Consider the case $k\ge5$. Then the root of the quadratic equation \eqref{3} in the interval $I_{k,d}$ is
\begin{equation*}
\begin{aligned}
    &p_{k,d}:=\frac{-d k^2+4 d k-4}{2 (k-4) k} \\ 
    &+\frac{1}{2} \sqrt{\frac{d^2 k^4-8 d^2 k^3+20 d^2 k^2-16 d^2 k+4 k^2-16 k+16}{(k-4)^2 k^2}}
\end{aligned}
\end{equation*}
and hence
\begin{equation*}
    H\le H^{++}(k,d):=H^+(k,d,p_{k,d}). 
\end{equation*}
So, $H^{++}(k,d)$ is the exact upper bound on the entropy $H=H(X)$ in terms of $k$ and $d=D(X)$.
One has $p_{k,d}=\frac1k - \frac d2 + \frac{k-2}8\, d^2+O(d^4)$ and hence
\begin{equation*}
    H^{++}(k,d)=\ln k-\frac{kd^2}4+O(d^4)
\end{equation*}
as $d\downarrow0$. So, if the difference $d=D(X)$ between the largest and smallest values of the pmf of $X$ is small, then $H(X)$ differs from the generally largest possible value $\ln k$ of the entropy by at least $\sim\frac{kd^2}4$.
(If $k\in\{3,4\}$, the expressions for the root of the quadratic equation are simpler.)

It is even easier to show that the best lower bound on the entropy $H=H(X)$ in terms of $k$ and $d=D(X)$ for $k\ge3$ is given by
\begin{equation*}
    H\ge H^{--}(k,d):=(1-d) \ln\frac k{1-d}=\ln k-\Big(\ln\frac ke\Big)\,d-O_{d\downarrow0}(d^2). 
\end{equation*}
So, if the difference $d=D(X)$ between the largest and smallest values of the pmf of $X$ is small, then $H(X)$ differs from the generally largest possible value $\ln k$ of the entropy by at most $\sim(\ln\frac ke)\,d$.

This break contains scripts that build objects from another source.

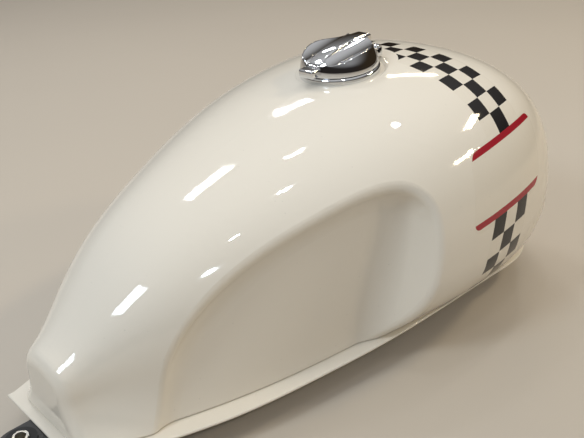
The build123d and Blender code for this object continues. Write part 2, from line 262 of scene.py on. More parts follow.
def rounded_distance(do, across, up, half_width, half_height, radius):
    """Distance outside a rounded rectangle, negative inside it."""
    over = [do("MAXIMUM", do("ADD", do("ABSOLUTE", value), radius - half), 0.0)
            for value, half in ((across, half_width), (up, half_height))]
    squares = do("ADD", do("MULTIPLY", over[0], over[0]), do("MULTIPLY", over[1], over[1]))
    return do("SUBTRACT", do("SQRT", squares), radius)


def painted_place(do, x, y, z):
    """1 on the shell's outside, 0 in the tunnel, in the filler's well and in the cut round the filler."""
    squares = []
    for place, (middle, half) in zip((x, y), DISH_CUT):
        part = do("DIVIDE", do("SUBTRACT", place, middle), half)
        squares.append(do("MULTIPLY", part, part))
    dish = do("SQRT", do("ADD", *squares))
    beside_dish = do("MAXIMUM", do("GREATER_THAN", dish, 1.0), do("LESS_THAN", z, DISH_LOW))
    outside = do("MAXIMUM", do("GREATER_THAN", do("ABSOLUTE", y), INNER_HALF_WIDTH),
                 do("GREATER_THAN", z, INNER_TOP))
    return do("MULTIPLY", beside_dish, outside)


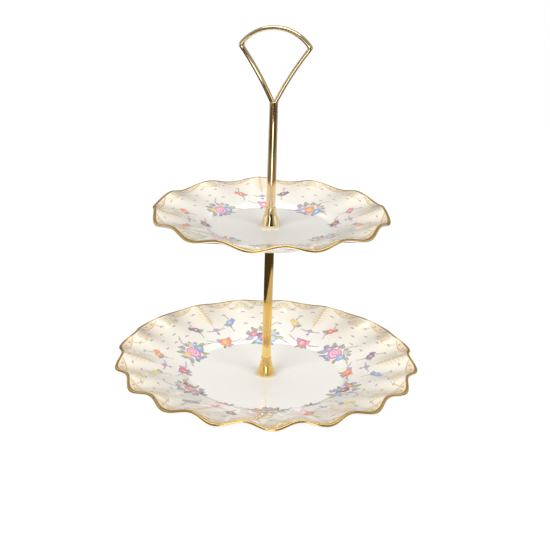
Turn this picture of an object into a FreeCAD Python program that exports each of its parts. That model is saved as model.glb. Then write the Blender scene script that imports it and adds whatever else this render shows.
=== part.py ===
import FreeCAD, Part
import math
import os

# Two-tier cake stand. Millimetres, +Z up, origin on the rod's axis at table level.
# +X runs along the width of the handle's loop.

# ---- driving dimensions ----
LOWER_WELL_Z = 8.5          # table to the lower plate's flat middle
TIER_RISE = 140.7           # flat middle to flat middle
LOOP_TOP_RISE = 309.5       # lower plate's flat middle to the top of the loop

# rim radius, rim height above the flat middle, plan scale, scallop count,
# angle of one scallop, scallop's outward and downward swing, thicknesses, foot depth
LOWER = dict(rim_r=131.3, rim_h=19.5, scale=1.0, lobes=18, lobe_deg=3.75,
             swing_out=2.8, swing_down=1.8, middle_t=3.9, edge_t=2.9)
UPPER = dict(rim_r=100.0, rim_h=14.2, scale=0.762, lobes=12, lobe_deg=2.6,
             swing_out=1.5, swing_down=2.2, middle_t=3.6, edge_t=2.6)
LOWER_FOOT = LOWER_WELL_Z - LOWER["middle_t"]   # recess depth inside the foot ring
UPPER_FOOT = 3.2
HOLE_R = 3.5                # drilled hole in each plate

# section of the lower plate; the upper one has the same section, its radii and rises scaled
WELL_R = 69.5                                # edge of the flat middle
STEP_R, STEP_H = 75.5, 3.7                   # top of the step round the flat middle
FLANGE_R, FLANGE_H = 80.0, 4.9               # where the scalloped flange begins
FLANGE_SHARES = (0.0, 0.12, 0.3, 0.5, 0.7, 0.87, 0.97)   # control rows from there to the rim
FLANGE_EXTRA_T = 0.6                         # what the flange gains in thickness, rim to start
RIM_BULGE = 0.45                             # how far the rounded rim stands out
STEP_ROUND, WELL_ROUND, HOLE_ROUND = 5.0, 4.0, 0.4
RECESS_ROOF_R, RECESS_MOUTH_R = 62.0, 63.0   # recess inside the foot ring
RECESS_ROUND, FOOT_EDGE_ROUND, FOOT_BACK_ROUND = 1.0, 0.7, 2.0
FOOT_W = 3.2                                 # flat face of the foot ring, on both plates
FOOT_SPREAD, FOOT_SPREAD_SHARE = 3.0, 0.6    # its outer side leans out over this share of its depth

# control mesh of the flange skin
POLES_PER_LOBE = 12
DEGREE = 3
SEW_GAP = 1e-3

THREAD_R = 2.45             # M5 thread, drawn as a plain cylinder
THREAD_FIT = 0.05           # radial clearance of a thread in its bush
THREAD_HOLE_R = THREAD_R + THREAD_FIT
LOOSE_HOLE_R = 2.75         # clearance hole in washers and ferrules

SEAT_T = 0.6                # soft washer between a plate and the ferrule on it
UNDER_T = 0.8               # soft washer under a plate
SEAT_R = 7.5
DISC_T, DISC_R = 1.5, 11.0  # metal disc that carries the upper plate
PLATE_WASHER_T, PLATE_WASHER_R = 1.0, 8.0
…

Here are the graphs $\{(d,H^{--}(k,d)-\ln k)\colon0<d<1\}
=\{(d,H^{--}(k,d)-H^{--}(k,0))\colon0<d<1\}$ (blue) and $\{(d,H^{++}(k,d)-\ln k)\colon0<d<1\}
=\{(d,H^{++}(k,d)-H^{++}(k,0))\colon0<d<1\}$ (golden) for $k=5$ (left) and $k=10$ (right):

A: In general, $D(X)$ will not convey much information about $H(X)$.
Let $0<\varepsilon\ll1$ and consider two cases.
In case A, $X$ is Bernoulli with parameter $p$, with $p=1-\varepsilon\approx1$. Then $D(X)=1-2\varepsilon\approx1$ and $H(X)=
-p\log p-\varepsilon\log\varepsilon\approx-\varepsilon\log\varepsilon$, the latter approaching $0$ as $\varepsilon\to0$.
In case B, the distribution of $X$ has 1 "heavy" mass of weight $1-\varepsilon$ and $d$ "light" masses of weight $\varepsilon/d$ each.
As in case A, we have $D(X)=1-2\varepsilon\approx 1$.
However,
$$
H(X)=
-(1-\varepsilon)\log(1-\varepsilon)-\varepsilon\log\frac{d}\varepsilon
\approx-\varepsilon\log\frac{d}\varepsilon.
$$
Choosing $d$ large enough -- say, $d=\exp(1/\varepsilon^2)$ -- will make $H(X)$ arbitrarily large.
So in both cases you have $D(X)\approx1$, while $H(X)$ can be either arbitrarily small or arbitrarily large. This should dash any hopes of obtaining (in general) any estimate on $H(X)$ in terms of $D(X)$.